One interesting result of Londonvasion for me was that I found out that there are team members that stop by and read my blog (at least occasionally) that don’t leave comments. DavidMJ, one of the current members of the phpBB3 development team, is apparently one of those folks. He caught me on IRC a few nights ago and offered to help explain the caching routines from phpBB3 and I was quick to take him up on his offer. Here is an excerpt from our conversation; I found it extremely enlightening.
[22:03] DavidMJ: drathbun: hey
[22:03] drathbun: greetings
[22:04] DavidMJ: I happened to catch your blog, was wondering if you wanted to know what we mean by “arbitrary” data wrt caching
[22:04] drathbun: at some point, yes, would love to
[22:04] drathbun: I hadn’t had time to investigate yet, but if you’re inclined to share, I’m listening
[22:04] DavidMJ: sure
[22:04] DavidMJ: we make a distinction between caching queries and everything else
[22:05] DavidMJ: so if we want to cache a query, all we have to do is make it so that we specify a TTL, the rest of the code is unchanged
[22:06] DavidMJ: everything else falls under “arbitrary”, we provide a nice mechanism for saying “take this array/string/object and cache it for some amount of time, I will remember because I have given it a name”
[22:06] drathbun: like smilies?
[22:06] DavidMJ: yep
[22:06] DavidMJ: so caching a query is totally unnamed while data is completely named
[22:06] drathbun: aha
[22:06] DavidMJ: it allows us to also make sure that we only cache old things wrt queries
[22:07] drathbun: so as a stupid noobish question, what exactly is cached when you say query cache? the sql or the results?
[22:07] DavidMJ: as we only will cache, and recall, something we have seen before
[22:07] DavidMJ: technically, both
[22:07] drathbun: ok
[22:07] DavidMJ: we hash the sql to be able to know that _exact_ query
[22:07] drathbun: so by caching the sql, you avoid the sql build step
[22:07] DavidMJ: we store the entire results very efficiently in 3.2
[22:07] DavidMJ: we store them quite well for 3.0
[22:09] drathbun: I do some what you might consider fairly primitive caching now…
[22:09] DavidMJ: drathbun: what do you do now?
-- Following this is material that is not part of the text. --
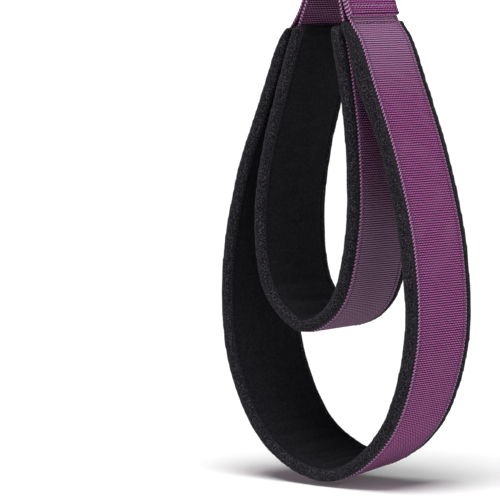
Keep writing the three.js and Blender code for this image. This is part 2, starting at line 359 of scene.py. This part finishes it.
def fleece_finish():
    f = Finish("brushed_fleece", Sheen_Weight=0.06, Sheen_Roughness=0.5, Specular_IOR_Level=0.1)
    f.shader.inputs["Sheen Tint"].default_value = (0.5, 0.5, 0.55, 1)
    across = f.cloth()[1][0]
    object_place = f.node("ShaderNodeTexCoord", output="Object")
    fibre = f.noise(object_place, 1300, 2.0, 0.6)
    tuft = f.noise(object_place, 500, 2.0, 0.6)
    rub_and_sheen = f.noise(object_place, 38, 3.0)
    roll = across.do("ABSOLUTE").above(25.5, 28.5)
    speck = fibre.above(0.51, 0.66)
    colour = f.mix(tuft.above(0.35, 0.7), (0.0035, 0.0030, 0.0048), (0.0085, 0.0080, 0.0105))
    colour = f.mix(speck * 0.35, colour, (0.022, 0.022, 0.026))
    # The rolled edges are painted paler: partly open nap, partly a painted highlight for the light the rolls
    # catch.
    open_nap_and_highlight = f.mix(speck * (0.5 + tuft * 0.5), (0.0045, 0.0040, 0.0062), (0.098, 0.090, 0.106))
    colour = f.mix(roll * (0.55 + rub_and_sheen * 0.5), colour, open_nap_and_highlight)
    return f.show(
        Base_Color=colour,
        Roughness=0.95 - speck * 0.12,
        Normal=f.bump(fibre * 0.6 + tuft, 0.7, 0.0006),
    )


def thread_finish(name, dark, light, roughness):
    f = Finish(name, Sheen_Weight=0.2, Specular_IOR_Level=0.3)
    object_place = f.node("ShaderNodeTexCoord", output="Object")
    twist = f.noise(object_place, 1600, 1.0)
    return f.show(
        Base_Color=f.mix(twist.above(0.3, 0.7), dark, light),
        Roughness=roughness + (twist - 0.5) * 0.2,
        Normal=f.bump(twist, 0.5, 0.0002),
    )


def steel_finish():
    f = Finish("plated_steel", Metallic=1.0)
    object_place = f.node("ShaderNodeTexCoord", output="Object")
    smear = f.noise(object_place, 60, 3.0)
    scratch = f.noise(f.node("ShaderNodeMapping", None, {0: object_place, 3: (900, 60, 60)}), 3, 2.0)
    return f.show(
        Base_Color=f.mix(smear.above(0.4, 0.8), (0.56, 0.56, 0.58), (0.42, 0.42, 0.44)),
        Roughness=0.13 + smear * 0.12 + scratch.above(0.6, 0.8) * 0.12,
        Normal=f.bump(scratch, 0.06, 0.0001),
    )


def paper_finish():
    f = Finish("white_paper", Specular_IOR_Level=0.1)
    object_place = f.node("ShaderNodeTexCoord", output="Object")
    grain = f.noise(object_place, 3, 2.0)
    white = f.mix(grain, (0.93, 0.93, 0.93), (0.96, 0.96, 0.96))
    return f.show(Base_Color=white, Roughness=0.9 + grain * 0.05)


def backdrop_finish():
    f = Finish("lit_backdrop", Specular_IOR_Level=0.1, Emission_Strength=1.0)
    object_place = f.node("ShaderNodeTexCoord", output="Object")
    weave = f.noise(object_place, 2, 2.0)
    return f.show(Emission_Color=f.mix(weave, (1.0, 1.0, 1.0), (0.98, 0.98, 0.98)))


FLEECE = fleece_finish()
DARK_THREAD = thread_finish("purple_thread", (0.045, 0.012, 0.042), (0.13, 0.045, 0.12), 0.6)
PALE_THREAD = thread_finish("lilac_thread", (0.25, 0.10, 0.23), (0.50, 0.28, 0.47), 0.6)
BLACK_THREAD = thread_finish("black_thread", (0.006, 0.006, 0.007), (0.02, 0.02, 0.022), 0.6)
STEEL = steel_finish()
studio_floor.data.materials.append(paper_finish())
backdrop.data.materials.append(backdrop_finish())
print("finishes", [m.name for m in bpy.data.materials])

# %% [markdown]
# ## The line each loop follows
# Both loops hang in a plane and keep their width square to it, apart from a slight lean on the
# lower left. So a loop is one line in that plane, the webbing's inner face, and every layer is a
# flat piece bent along it: a place on the flat cloth is a distance across, a distance along and a
# depth. Modelling each piece flat and then bending it keeps its true size, and its pattern.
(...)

[22:11] drathbun: what I call my “primitive” cache is just a dump to a file of a series of assignment statements
[22:11] drathbun: so things that are static, or nearly so, are included as needed rather than running queries on every page
[22:11] drathbun: I figure I’ve eliminated somewhere on the order of 500,000 queries a day from my server
[22:12] DavidMJ: drathbun: effective, but not as robust as the 3.0 mechanism
[22:12] drathbun: I’m sure it’s not
[22:12] drathbun: I have a cache-loader that checks the page being processed, and loads the cache related to those pages, also does the same for language files
[22:13] DavidMJ: ah, that is a bit strange
[22:13] drathbun: so I hope that the file I/O I added for the cache is offset by the reduced file I/O for unneeded language files
[22:13] DavidMJ: what we do is we load up caches as needed
[22:13] DavidMJ: we see if we recognize a query is in the cache, if so we load it
[22:13] DavidMJ: this way, identical queries on multiple pages are cached once, loaded once
[22:13] DavidMJ: given the same TTL, etc.
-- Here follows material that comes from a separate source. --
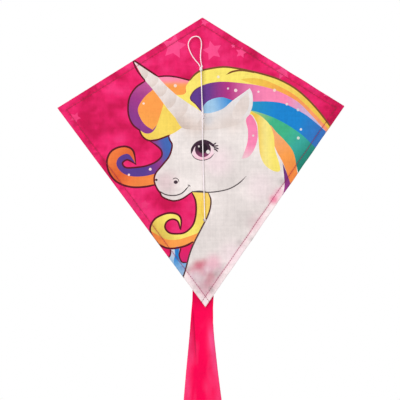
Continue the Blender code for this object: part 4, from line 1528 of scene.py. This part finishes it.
class KITE_OT_pockets(bpy.types.Operator):
    """Make the four rod pockets and the two bridle patches of woven tape"""

    bl_idname = "kite.pockets"
    bl_label = "Pockets and patches"

    def execute(self, context):
        tape = cloth_material(
            "woven_tape", context.scene.kite_colours.tape, threads=1300.0, slub=0.22, crease=0.7,
            distance=0.0003, Roughness=0.75, Sheen_Weight=0.2)
        stations = (
            0.0, 0.12, 0.3, 0.6, 0.95, 1.4, 3, 5, 7, 9, 11, 13, 15, 16.6, 16.9, 17.3, 17.8, POCKET_LENGTH)
        for label, outer, inward, across_way in corner_frames():
            base = pocket_base(label)
            lift = base + 0.45
            rings = []
            for along in stations:
                rise = math.sqrt(max(0.0, 1 - (1 - min(along / 1.4, 1.0)) ** 2))
                rim = 0.12 if along > 16.7 else 0.0
                half_width = max(pocket_half_width(along), 3.3 + 3.7 * 0.18)
                over, under = pocket_lines(base, half_width)
                centre = outer + inward * (POCKET_SETBACK + along)
                ring = []
                for number, (across, y) in enumerate(over + under[::-1]):
                    if y > lift:
                        y = lift + (y - lift) * max(rise, 0.02) + (rim if number < len(over) else 0.0)
                    ring.append(at(*(centre + across_way * across + Vector((0, y, 0)))))
                rings.append(ring)
            mesh = rings_mesh(f"rod_pocket_{label}", rings)
            pocket = make_object(f"rod_pocket_{label}", mesh, tape, 55)
            kite_piece(pocket, "pocket_cloth", f"pocket_{label}")

        section = (
            (1.6, 0.10), (1.6, 0.34), (1.9, 0.44), (4.9, 0.40), (5.2, 0.33), (5.5, 0.42), (5.8, 0.38),
            (5.98, 0.20), (5.98, 0.02), (4.0, 0.0), (1.9, 0.0))
        for label, height in (("upper", UPPER_HOLE_Z), ("lower", LOWER_HOLE_Z)):
            rings = []
            for turn in turns_of(72):
                pucker = 0.03 * math.sin(12 * turn)
                rings.append([
                    at(r * math.cos(turn), y + (pucker if 4.5 < r < 5.7 and y > 0.2 else 0.0),
                       height + r * math.sin(turn)) for r, y in section])
            mesh = rings_mesh(f"patch_{label}", rings, closed_along=True)
            patch = make_object(f"hole_patch_{label}", mesh, tape, 55)
            kite_piece(patch, "pocket_cloth", f"bridle_patch_{label}")
        return {"FINISHED"}


def stitch_tree():
    """Lays stitches end to end along a line: each is a short thread dipping into the cloth at both ends."""
    tree = bpy.data.node_groups.new("Row of stitches", "GeometryNodeTree")
    for label, way, kind in (
            ("Geometry", "INPUT", "Geometry"), ("Pitch", "INPUT", "Float"), ("Length", "INPUT", "Float"),
            ("Width", "INPUT", "Float"), ("Material", "INPUT", "Material"),
            ("Geometry", "OUTPUT", "Geometry")):
        tree.interface.new_socket(label, in_out=way, socket_type=f"NodeSocket{kind}")
    given = add_node(tree, "NodeGroupInput").outputs
    line = add_node(tree, "GeometryNodeMeshToCurve", {"Mesh": given["Geometry"]})
    even = add_node(
        tree, "GeometryNodeResampleCurve", {"Curve": line.outputs["Curve"], "Length": given["Pitch"]},
        mode="LENGTH")
    tangent = add_node(tree, "GeometryNodeInputTangent")
    turn = add_node(
        tree, "FunctionNodeAlignRotationToVector", {"Vector": tangent.outputs["Tangent"]}, axis="Z")
    thread = add_node(tree, "GeometryNodeMeshUVSphere", {"Segments": 8, "Rings": 6, "Radius": 0.5})
    size = add_node(
        tree, "ShaderNodeCombineXYZ", {"X": given["Width"], "Y": given["Width"], "Z": given["Length"]})
    laid = add_node(tree, "GeometryNodeInstanceOnPoints", {
        "Points": even.outputs["Curve"], "Instance": thread.outputs["Mesh"],
        "Rotation": turn.outputs["Rotation"], "Scale": size.outputs["Vector"]})
    solid = add_node(tree, "GeometryNodeRealizeInstances", {"Geometry": laid.outputs["Instances"]})
    smooth = add_node(tree, "GeometryNodeSetShadeSmooth", {"Geometry": solid.outputs["Geometry"]})
    finish = add_node(tree, "GeometryNodeSetMaterial", {
        "Geometry": smooth.outputs["Geometry"], "Material": given["Material"]})
    add_node(tree, "NodeGroupOutput", {"Geometry": finish.outputs["Geometry"]})
    return tree


class KITE_OT_stitches(bpy.types.Operator):
    """Sew the rows of stitches along the hems, the pockets and the patches"""

    bl_idname = "kite.stitches"
    bl_label = "Stitches"

    def execute(self, context):
        sizes = context.scene.kite_sizes
        thread, pale_thread = (
            cloth_material(
                name, colour_of_thread, threads=5000.0, slub=0.3, crease=0.2, distance=0.00004, Roughness=0.6)
            for name, colour_of_thread in (
                ("sewing_thread", context.scene.kite_colours.thread),
                ("pale_thread", context.scene.kite_colours.tape)))
        tree = stitch_tree()

        def sew(name, lines, material, slot_name, pitch, size):
            points, edges = [], []
            for line in lines:
                first = len(points)
                points += line
                edges += [(first + k, first + k + 1) for k in range(len(line) - 1)]
            mesh = bpy.data.meshes.new(name)
            mesh.from_pydata([tuple(p) for p in points], edges, [])
            item = bpy.data.objects.new(name, mesh)
            context.scene.collection.objects.link(item)
            modifier = item.modifiers.new("stitches", "NODES")
            modifier.node_group = tree
            values = {"Pitch": pitch, "Length": size, "Width": sizes.thread_width, "Material": material}
            for socket in tree.interface.items_tree:
                if socket.name in values:
                    modifier[socket.identifier] = values[socket.name]
            apply_modifiers(item)
            kite_piece(item, slot_name)

        front, back = self.hem_lines(sizes)
        sew("hem_stitches_front", front, thread, "sail_cloth", sizes.stitch_pitch, sizes.stitch_length)
        sew("hem_stitches_back", back, thread, "sail_cloth", sizes.stitch_pitch, sizes.stitch_length)
        sew("tape_stitches", self.tape_lines(), pale_thread, "pocket_cloth", 0.0019, 0.0015)
        return {"FINISHED"}

    def hem_lines(self, sizes):
        """One row along each edge, on both faces. The lower rows run on across the foot."""
        ripple = sizes.ripple / MM
        rows = inset_corners(sizes.stitch_inset / MM)
        front, back = [], []
        for i in range(4):
            start, end = rows[i], rows[(i + 1) % 4]
            ahead = (end - start).normalized()
            first = start - ahead * (STITCH_OVERRUN if i == 2 else 0.0)
            last = end + ahead * (STITCH_OVERRUN if i == 1 else 0.0)
            count = max(2, round((last - first).length / 1.5))
            line = [first.lerp(last, k / count) for k in range(count + 1)]
            xs, zs = np.array([p.x for p in line]), np.array([p.y for p in line])
            wave = sail_wave(xs, zs, ripple)
            step = hem_step(xs, zs, sizes.hem_width / MM)
            front.append([at(p.x, SAIL_FRONT_Y + w + s - 0.06, p.y) for p, w, s in zip(line, wave, step)])
            back.append([at(p.x, 0.46 + w, p.y) for p, w in zip(line, wave)])
        return front, back

    def tape_lines(self):
        """Two rows along each pocket and a ring round each patch."""
        lines = []
        for label, outer, inward, across_way in corner_frames():
            for way in (-1, 1):
                line = []
                for k in range(9):
                    along = 4.0 + 13.2 * k / 8
                    across = way * max(pocket_half_width(along) - 1.1, 4.15)
                    line.append(at(*(outer + inward * (POCKET_SETBACK + along) + across_way * across
                                     + Vector((0, pocket_base(label) + 0.50, 0)))))
                lines.append(line)
        for height in (UPPER_HOLE_Z, LOWER_HOLE_Z):
            turns = turns_of(48)
            lines.append([
                at(5.2 * math.cos(turn), 0.40, height + 5.2 * math.sin(turn)) for turn in turns + turns[:1]])
        return lines


class KITE_PT_panel(bpy.types.Panel):
    """Sizes, colours and steps of the kite"""

    bl_label = "Diamond kite"
    bl_idname = "KITE_PT_panel"
    bl_space_type = "VIEW_3D"
    bl_region_type = "UI"
    bl_category = "Kite"

    def draw(self, context):
        for operator in OPERATORS:
            self.layout.operator(operator.bl_idname)
        for group in (context.scene.kite_sizes, context.scene.kite_colours):
            box = self.layout.box()
            for name in type(group).__annotations__:
                box.prop(group, name)


OPERATORS = (
    KITE_OT_stage, KITE_OT_bridle, KITE_OT_sail, KITE_OT_tail, KITE_OT_rods, KITE_OT_pockets,
    KITE_OT_stitches)
CLASSES = (KiteColours, KiteSizes) + OPERATORS + (KITE_PT_panel,)


def register():
    for item in CLASSES:
        bpy.utils.register_class(item)
    bpy.types.Scene.kite_colours = PointerProperty(type=KiteColours)
    bpy.types.Scene.kite_sizes = PointerProperty(type=KiteSizes)


def unregister():
    del bpy.types.Scene.kite_sizes
    del bpy.types.Scene.kite_colours
    for item in reversed(CLASSES):
        bpy.utils.unregister_class(item)


def main():
    register()
    for operator in OPERATORS:
        group, name = operator.bl_idname.split(".")
        getattr(getattr(bpy.ops, group), name)()


if __name__ == "__main__":
    main()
[22:14] DavidMJ: it also totally hides the caching logic
[22:14] DavidMJ: another nice trick is bypassing I/O alltogether
[22:14] drathbun: there are so many customized queries that can be run because of board permissions and so on, I never really applied any thought to caching queries because I figured it would be a lot of work for little benefit
[22:15] DavidMJ: 3.0 really does not need board permissions cached, it is all stored in a bitfield
[22:15] DavidMJ: the bitfield is stored per forum and is always easy to get to, the lookup is quite fast…
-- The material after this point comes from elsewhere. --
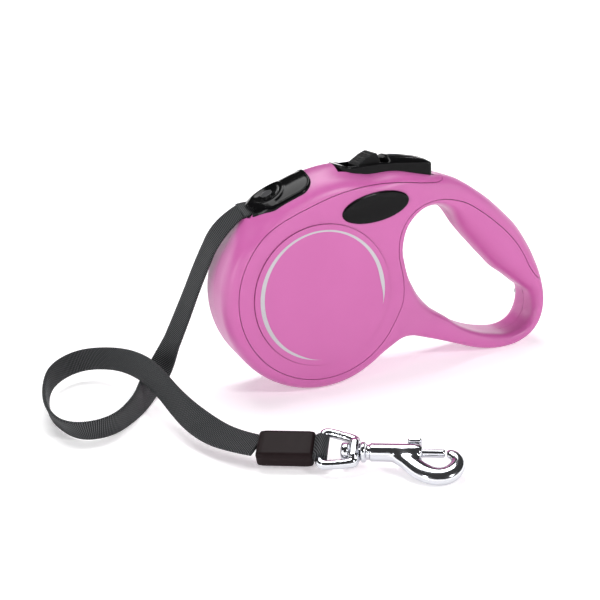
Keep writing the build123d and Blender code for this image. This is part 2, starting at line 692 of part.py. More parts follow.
with BuildPart() as bolt_spring:
    with BuildLine() as coil:
        Helix(pitch=SPRING_PITCH, height=BOLT_SPRING_H, radius=BOLT_SPRING_R,
              center=hook_at(BOLT[0] - BOLT_SPRING_H - 0.3, BARREL_V), direction=HOOK.x_dir)
    with BuildSketch(Plane(origin=coil.line @ 0, z_dir=coil.line % 0)):
        Circle(BOLT_SPRING_WIRE)
    sweep(path=coil.line, is_frenet=True)
save(bolt_spring, "bolt_spring")

# ---- strap tube --------------------------------------------------------------------------------------------
route = [Vector(AXLE_X + x, y, z) for x, y, z in STRAP_ROUTE]
route.append(hook_at(SLEEVE[0], SLEEVE_V))
bends = []
for before, corner, after in zip(route, route[1:], route[2:]):
    turn = radians((corner - before).get_angle(after - corner))
    shorter = min((corner - before).length, (after - corner).length)
    bends.append(0.45 * shorter / tan(turn / 2))
print("strap bend radii, mm:", [round(bend, 1) for bend in bends])
with BuildPart() as leash_strap:
    with BuildLine() as strap_line:
        FilletPolyline(*route, radius=bends)
    with BuildSketch(Plane(origin=strap_line.line @ 0, z_dir=strap_line.line % 0)):
        Circle(STRAP_TUBE_R)
    sweep(path=strap_line.line)
save(leash_strap, "leash_strap")
strap_length = strap_line.wires()[0].length
print(f"strap {strap_length:.1f} mm long, tube {leash_strap.part.volume:.1f} mm3, "
      f"section x length {pi * STRAP_TUBE_R ** 2 * strap_length:.1f} mm3")
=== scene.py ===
"""Retractable tape leash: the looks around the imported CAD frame.

Shapes are worked out in millimetres from the spool axle, in the side view seen from the front:
u to the right, v up, y into the picture. `metres` turns them into the row frame.
"""
from math import cos, pi, radians, sin

import bpy
import numpy as np
from mathutils import Matrix, Vector


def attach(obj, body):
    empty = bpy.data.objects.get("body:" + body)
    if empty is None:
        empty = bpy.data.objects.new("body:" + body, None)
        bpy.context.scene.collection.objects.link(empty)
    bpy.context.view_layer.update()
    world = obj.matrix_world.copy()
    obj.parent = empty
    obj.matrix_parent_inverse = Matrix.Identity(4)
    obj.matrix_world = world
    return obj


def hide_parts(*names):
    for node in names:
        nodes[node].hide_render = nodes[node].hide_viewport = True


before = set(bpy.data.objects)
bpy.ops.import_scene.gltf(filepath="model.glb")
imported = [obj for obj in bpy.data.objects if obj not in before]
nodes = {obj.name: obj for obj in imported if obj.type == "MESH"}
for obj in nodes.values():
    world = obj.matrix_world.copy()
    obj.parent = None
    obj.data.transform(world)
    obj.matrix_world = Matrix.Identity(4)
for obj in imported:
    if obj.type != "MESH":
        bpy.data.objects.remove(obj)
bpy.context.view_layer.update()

MM = 0.001
AXLE = Vector((-32.5, 0.0, 38.5))        # spool axle in the row frame, mm


def metres(points):
    """Side-view points (u, y, v) in mm to the row frame in metres."""
    return (np.asarray(points, float) + np.array(AXLE)) * MM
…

[22:16] DavidMJ: we have some issues when people do permission set up without using roles on huge boards
[22:16] drathbun: but in theory, with 20 different people online, couldn’t you have 20 different permission settings?
[22:16] drathbun: for the same forum?
[22:16] DavidMJ: yep
[22:16] DavidMJ: and it is stored with each user
[22:16] drathbun: aha
[22:16] DavidMJ: it is not cached anywhere, there is no need
[22:16] * drathbun sees a lightbulb
[22:16] DavidMJ: we grab the whole row anyway
[22:17] drathbun: right
[22:17] DavidMJ: so permissions are quite efficient
[22:17] drathbun: so you already know the permissions when you get the user data
[22:17] DavidMJ: yep
[22:17] DavidMJ: 3.0 is light years ahead of 2.0 wrt organization
So first, thanks to DavidMJ for taking the time to explain the caching routine to me. At some point I will be reading some code, but I have a much better understanding of what the phrases on the chart were intended to mean now. The way user permissions are stored sounds incredibly efficient, for one thing. The idea of being able to cache / share both the sql build output and the query results is also interesting. Clearly what is in 3.0 as far as caching is far, far above what I have implemented.
In case you missed it, “arbitrary data” is relatively static data like smilies. That’s what I thought they meant by database query caching. In that case, I do not do any query caching, only arbitrary data. So that means the new format for the feature comparison table is this:
|Database Query Caching:||No||Yes||No|
|Manual Cache Refreshing:||No||Yes||Yes|
The change doesn’t alter the way I scored this category. It just helps me understand more about how the caching routines work, and I am quite happy that DavidMJ offered to educate me.
Oh, and my favorite quote from the conversation? DavidMJ is nothing, if not bold. Here was a prediction he made about 3.2 during the conversation:
DavidMJ: 3.2 will have robust and reliability guarantees beyond anything I have seen in modern forum software
The thing is, I believe he along with the rest of the developer team can back that statement up and deliver on that prediction. I really do.